In Firetower Wind’s recent post, Clouding the Wind Issue in Falmouth, mjoecool comments, “The catalyst for Falmouth’s wind turbine review process are serious concerns for resident’s basic health and living conditions.” Furthermore,

The Falmouth WT problem is not a noise problem. It’s a pronounced and significant Health problem that needs immediate attention from the local government body responsible for the HEALTH of the community.

Like others in Falmouth, Cool is impatient with a side-lining of the health issue in a concern over costs to the town. These red herrings lead to interest in sound testing (needing more evidence) and relocation (reducing harm to current wind neighbors). As he suggests, more evidence was needed at the start, at a time when “The noise models and wind experts in the Falmouth projects did their marketing well.  They painted a rosy picture that we all bought.” Now the facts are there–ill health and lowered quality of life.

 The [turbine options] report will soon be in front of Selectmen. Falmouth has done itself a disservice by making a health problem a political issue. The Falmouth Board of Health needs to wrestle the problem away from Selectmen and back into the arena it belongs — Health.

Sean Teehan’s report Falmouth wind study coming to a head in Cape Cod Online shows that even at the end of the consensus-building process, data continues to be based on modeling and continues to produce unreliable or debatable information.
Frustration about being heard in a Selectman’s meeting on January 8th was the force behind an incident also reported by Sean Teehan, “‘Boisterous’ resident escorted from Falmouth meeting (1/9/13). Malcolm Donald was escorted from the meeting when the board chairman refused to recognize Donald after a controversial vote was taken.  He noted that directly before the reappointment vote, the selectmen spent ample time discussing the town’s accepting a new donated bike rack.

January 09, 2013

FALMOUTH — A Falmouth selectmen’s meeting came to a head Monday night when the board chairman asked police to escort a resident out of the room.

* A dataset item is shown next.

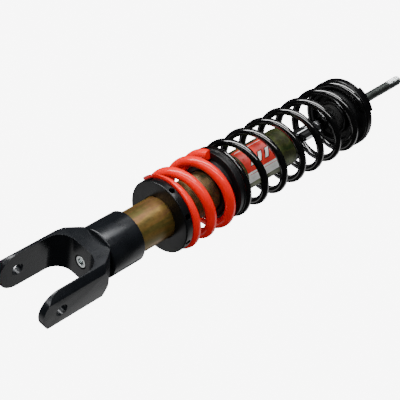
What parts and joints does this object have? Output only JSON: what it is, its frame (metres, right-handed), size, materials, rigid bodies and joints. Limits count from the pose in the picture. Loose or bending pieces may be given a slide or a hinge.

When the selectmen voted to ratify Town Manager Julian Suso’s reappointment of Frank Duffy as town counsel without public discussion, Malcolm Donald, 60, took issue.

“Alternatives to the single town counsel exist,” Donald said in a phone interview Tuesday. “I thought it would be appropriate for the public to weigh in on it.”

After the board took the vote, Donald approached the lectern, insisting the board allow him to speak.